Chapter 3: Numerical Descriptions of Data
98
Example #3.2.4: Using Chebyshev’s Theorem The U.S. Weather Bureau has provided the information in table #3.2.7 about the total annual number of reported strong to violent (F3+) tornados in the United States for the years 1954 to 2012. ("U.S. tornado climatology," 17) Table #3.2.7: Annual Number of Violent Tornados in the U.S.
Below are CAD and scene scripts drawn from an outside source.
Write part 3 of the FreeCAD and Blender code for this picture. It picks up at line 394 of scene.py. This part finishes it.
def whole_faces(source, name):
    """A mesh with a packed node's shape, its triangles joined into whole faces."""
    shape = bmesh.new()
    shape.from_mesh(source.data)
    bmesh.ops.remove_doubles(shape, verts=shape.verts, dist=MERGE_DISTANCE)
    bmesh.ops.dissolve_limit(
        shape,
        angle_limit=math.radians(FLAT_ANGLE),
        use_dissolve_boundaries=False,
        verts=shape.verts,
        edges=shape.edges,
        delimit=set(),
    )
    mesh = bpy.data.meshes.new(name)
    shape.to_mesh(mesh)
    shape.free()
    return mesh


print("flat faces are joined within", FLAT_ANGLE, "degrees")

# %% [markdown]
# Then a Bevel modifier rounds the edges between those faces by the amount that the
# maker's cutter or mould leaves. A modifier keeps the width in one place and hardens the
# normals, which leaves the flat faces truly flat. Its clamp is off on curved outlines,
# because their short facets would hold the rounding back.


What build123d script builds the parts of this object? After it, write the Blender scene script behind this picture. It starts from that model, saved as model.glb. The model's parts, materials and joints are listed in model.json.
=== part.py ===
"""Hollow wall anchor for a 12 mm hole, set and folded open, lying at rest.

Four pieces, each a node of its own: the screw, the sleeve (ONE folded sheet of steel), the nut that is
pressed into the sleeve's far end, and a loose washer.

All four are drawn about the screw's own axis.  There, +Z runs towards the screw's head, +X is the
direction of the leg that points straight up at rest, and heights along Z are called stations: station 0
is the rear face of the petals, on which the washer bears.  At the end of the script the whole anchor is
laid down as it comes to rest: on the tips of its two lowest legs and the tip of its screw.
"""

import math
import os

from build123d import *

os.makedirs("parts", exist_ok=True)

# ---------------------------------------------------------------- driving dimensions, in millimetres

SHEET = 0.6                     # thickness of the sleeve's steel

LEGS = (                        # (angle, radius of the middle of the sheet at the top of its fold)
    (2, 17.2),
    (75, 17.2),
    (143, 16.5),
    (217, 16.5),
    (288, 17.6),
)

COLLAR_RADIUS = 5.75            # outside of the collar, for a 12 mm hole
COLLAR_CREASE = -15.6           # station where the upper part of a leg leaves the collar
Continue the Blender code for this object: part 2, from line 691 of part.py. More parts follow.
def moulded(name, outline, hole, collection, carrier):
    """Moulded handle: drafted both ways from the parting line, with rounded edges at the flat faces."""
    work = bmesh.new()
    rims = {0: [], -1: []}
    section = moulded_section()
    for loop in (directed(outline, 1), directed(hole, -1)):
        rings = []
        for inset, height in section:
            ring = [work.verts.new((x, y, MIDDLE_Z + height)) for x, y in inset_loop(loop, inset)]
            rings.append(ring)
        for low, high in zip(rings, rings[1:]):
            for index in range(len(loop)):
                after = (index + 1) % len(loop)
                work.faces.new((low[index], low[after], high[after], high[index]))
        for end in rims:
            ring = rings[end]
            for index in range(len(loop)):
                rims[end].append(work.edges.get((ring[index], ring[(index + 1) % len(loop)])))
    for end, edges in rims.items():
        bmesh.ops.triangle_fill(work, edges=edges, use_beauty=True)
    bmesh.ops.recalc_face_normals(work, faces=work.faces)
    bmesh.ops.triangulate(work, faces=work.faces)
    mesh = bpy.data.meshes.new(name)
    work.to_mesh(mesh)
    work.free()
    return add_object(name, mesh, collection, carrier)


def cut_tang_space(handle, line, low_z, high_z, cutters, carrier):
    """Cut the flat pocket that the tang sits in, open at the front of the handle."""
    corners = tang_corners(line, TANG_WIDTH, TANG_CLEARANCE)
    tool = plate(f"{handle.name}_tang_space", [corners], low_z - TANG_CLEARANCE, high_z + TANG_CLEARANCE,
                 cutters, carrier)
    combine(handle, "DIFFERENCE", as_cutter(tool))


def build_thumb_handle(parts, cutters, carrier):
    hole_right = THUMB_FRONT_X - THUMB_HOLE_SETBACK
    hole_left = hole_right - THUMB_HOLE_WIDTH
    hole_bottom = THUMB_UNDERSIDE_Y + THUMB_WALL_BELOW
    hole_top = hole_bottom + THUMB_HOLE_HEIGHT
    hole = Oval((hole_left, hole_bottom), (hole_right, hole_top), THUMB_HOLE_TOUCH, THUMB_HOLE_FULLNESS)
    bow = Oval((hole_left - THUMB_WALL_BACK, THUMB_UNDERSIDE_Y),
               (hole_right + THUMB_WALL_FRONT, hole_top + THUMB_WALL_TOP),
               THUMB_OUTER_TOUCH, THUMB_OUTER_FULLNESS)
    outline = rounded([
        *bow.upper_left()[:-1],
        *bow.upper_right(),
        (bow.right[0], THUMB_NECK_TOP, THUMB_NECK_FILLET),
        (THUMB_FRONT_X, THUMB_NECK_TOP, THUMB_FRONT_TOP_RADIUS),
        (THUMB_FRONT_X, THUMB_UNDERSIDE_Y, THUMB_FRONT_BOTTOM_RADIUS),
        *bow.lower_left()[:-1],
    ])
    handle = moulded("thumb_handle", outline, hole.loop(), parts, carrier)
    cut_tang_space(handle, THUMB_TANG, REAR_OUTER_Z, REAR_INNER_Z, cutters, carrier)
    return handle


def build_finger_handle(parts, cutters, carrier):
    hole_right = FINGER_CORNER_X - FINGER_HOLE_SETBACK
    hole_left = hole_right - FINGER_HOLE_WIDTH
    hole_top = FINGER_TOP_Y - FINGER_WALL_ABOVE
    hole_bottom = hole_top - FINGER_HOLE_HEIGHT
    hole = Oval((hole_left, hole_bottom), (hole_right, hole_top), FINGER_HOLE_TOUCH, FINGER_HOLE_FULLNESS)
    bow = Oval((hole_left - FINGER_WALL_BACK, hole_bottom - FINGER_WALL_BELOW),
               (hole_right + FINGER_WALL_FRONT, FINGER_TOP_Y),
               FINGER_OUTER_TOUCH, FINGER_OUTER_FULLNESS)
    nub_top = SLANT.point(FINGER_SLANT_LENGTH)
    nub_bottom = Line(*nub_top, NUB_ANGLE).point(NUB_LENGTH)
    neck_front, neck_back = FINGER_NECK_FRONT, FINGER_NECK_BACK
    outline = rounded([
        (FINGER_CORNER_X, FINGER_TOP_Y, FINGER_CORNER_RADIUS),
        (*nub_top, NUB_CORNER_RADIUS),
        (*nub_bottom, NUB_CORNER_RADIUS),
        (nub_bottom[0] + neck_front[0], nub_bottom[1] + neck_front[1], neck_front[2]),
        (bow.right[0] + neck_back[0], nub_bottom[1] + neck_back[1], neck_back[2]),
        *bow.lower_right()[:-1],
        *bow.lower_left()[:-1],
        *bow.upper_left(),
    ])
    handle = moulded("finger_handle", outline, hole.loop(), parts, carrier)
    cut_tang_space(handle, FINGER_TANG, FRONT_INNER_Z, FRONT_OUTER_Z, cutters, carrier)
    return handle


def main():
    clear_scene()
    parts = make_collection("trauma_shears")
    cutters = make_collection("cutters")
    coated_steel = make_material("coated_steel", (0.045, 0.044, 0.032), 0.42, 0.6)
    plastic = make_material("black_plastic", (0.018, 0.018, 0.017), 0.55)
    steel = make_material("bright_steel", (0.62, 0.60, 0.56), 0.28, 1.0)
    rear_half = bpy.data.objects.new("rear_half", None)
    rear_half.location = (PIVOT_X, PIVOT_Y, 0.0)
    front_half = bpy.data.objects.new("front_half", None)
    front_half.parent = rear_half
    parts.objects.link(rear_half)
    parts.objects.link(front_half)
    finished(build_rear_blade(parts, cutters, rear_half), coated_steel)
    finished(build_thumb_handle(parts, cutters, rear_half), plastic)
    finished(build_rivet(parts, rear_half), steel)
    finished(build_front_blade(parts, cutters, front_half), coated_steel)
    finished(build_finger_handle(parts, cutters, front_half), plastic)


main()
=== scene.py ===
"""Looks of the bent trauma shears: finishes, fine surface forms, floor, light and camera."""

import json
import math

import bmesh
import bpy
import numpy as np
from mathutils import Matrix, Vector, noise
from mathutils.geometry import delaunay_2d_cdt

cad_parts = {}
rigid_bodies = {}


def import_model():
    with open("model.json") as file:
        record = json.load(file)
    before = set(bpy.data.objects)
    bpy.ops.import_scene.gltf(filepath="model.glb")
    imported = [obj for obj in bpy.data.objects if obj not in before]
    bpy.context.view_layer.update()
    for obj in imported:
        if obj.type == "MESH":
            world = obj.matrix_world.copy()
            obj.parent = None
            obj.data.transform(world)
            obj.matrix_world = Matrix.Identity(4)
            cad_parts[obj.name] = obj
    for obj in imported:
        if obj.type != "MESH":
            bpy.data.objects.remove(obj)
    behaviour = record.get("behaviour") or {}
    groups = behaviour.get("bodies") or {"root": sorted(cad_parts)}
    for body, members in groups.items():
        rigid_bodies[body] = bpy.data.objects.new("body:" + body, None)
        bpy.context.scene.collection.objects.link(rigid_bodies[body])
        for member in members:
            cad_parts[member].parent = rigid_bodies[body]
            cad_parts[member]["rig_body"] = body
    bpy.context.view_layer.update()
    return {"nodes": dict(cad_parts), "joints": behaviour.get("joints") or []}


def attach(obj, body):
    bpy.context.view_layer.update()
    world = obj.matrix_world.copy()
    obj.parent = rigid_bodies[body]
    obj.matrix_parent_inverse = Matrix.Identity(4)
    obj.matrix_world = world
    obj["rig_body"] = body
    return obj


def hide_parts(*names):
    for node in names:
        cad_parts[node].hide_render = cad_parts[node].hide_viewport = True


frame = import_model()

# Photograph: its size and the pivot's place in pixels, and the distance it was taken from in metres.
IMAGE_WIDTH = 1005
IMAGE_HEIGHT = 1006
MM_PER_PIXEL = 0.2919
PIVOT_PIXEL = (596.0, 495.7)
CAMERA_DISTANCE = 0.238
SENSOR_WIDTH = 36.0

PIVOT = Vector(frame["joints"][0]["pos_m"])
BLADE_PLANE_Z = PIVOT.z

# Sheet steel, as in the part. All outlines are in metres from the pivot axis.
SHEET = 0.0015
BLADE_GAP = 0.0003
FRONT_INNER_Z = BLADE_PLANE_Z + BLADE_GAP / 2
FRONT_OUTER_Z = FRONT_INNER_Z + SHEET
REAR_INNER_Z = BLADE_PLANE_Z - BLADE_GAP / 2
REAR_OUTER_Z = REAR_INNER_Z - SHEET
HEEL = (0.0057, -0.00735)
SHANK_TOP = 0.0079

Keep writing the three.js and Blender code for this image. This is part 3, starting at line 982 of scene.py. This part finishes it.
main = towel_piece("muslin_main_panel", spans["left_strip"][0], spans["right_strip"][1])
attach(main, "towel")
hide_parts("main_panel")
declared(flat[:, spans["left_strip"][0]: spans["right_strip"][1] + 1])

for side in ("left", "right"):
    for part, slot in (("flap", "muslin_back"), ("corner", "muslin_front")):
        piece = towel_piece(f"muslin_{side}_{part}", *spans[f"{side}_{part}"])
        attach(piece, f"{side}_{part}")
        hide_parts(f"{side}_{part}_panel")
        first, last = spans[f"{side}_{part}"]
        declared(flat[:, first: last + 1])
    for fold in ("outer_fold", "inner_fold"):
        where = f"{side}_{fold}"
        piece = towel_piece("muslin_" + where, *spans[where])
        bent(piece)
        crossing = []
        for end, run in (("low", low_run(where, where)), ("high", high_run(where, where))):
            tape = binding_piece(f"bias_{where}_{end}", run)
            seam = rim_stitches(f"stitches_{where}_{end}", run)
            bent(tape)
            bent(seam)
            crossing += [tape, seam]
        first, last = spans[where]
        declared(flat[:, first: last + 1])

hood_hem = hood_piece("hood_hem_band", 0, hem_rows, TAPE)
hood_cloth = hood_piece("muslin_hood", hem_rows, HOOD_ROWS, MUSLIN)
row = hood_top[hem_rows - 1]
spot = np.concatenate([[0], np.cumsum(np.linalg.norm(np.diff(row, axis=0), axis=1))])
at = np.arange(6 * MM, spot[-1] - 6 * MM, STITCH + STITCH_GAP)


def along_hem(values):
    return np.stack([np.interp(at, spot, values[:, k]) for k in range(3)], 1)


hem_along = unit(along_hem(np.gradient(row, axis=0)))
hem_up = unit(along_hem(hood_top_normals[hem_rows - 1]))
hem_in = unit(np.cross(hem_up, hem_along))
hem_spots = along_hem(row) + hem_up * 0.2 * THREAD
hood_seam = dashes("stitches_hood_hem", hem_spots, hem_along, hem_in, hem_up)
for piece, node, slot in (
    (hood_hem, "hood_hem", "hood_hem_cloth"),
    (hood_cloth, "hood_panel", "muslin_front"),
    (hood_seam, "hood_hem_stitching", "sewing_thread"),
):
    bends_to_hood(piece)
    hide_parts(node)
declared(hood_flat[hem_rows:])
46 47 31 41 24 56 56 23 31 59 39 70 73 85 33 38 45 39 35 22 51 39 51 131 37 24 57 42 28 45 98 35 54 45 30 15 35 64 21 84 40 51 44 62 65 27 34 23 32 28 41 98 82 47 62 21 31 29 32
a.) Use Chebyshev’s theorem to find an interval centered about the mean annual
number of strong to violent (F3+) tornados in which you would expect at least 75% of the years to fall.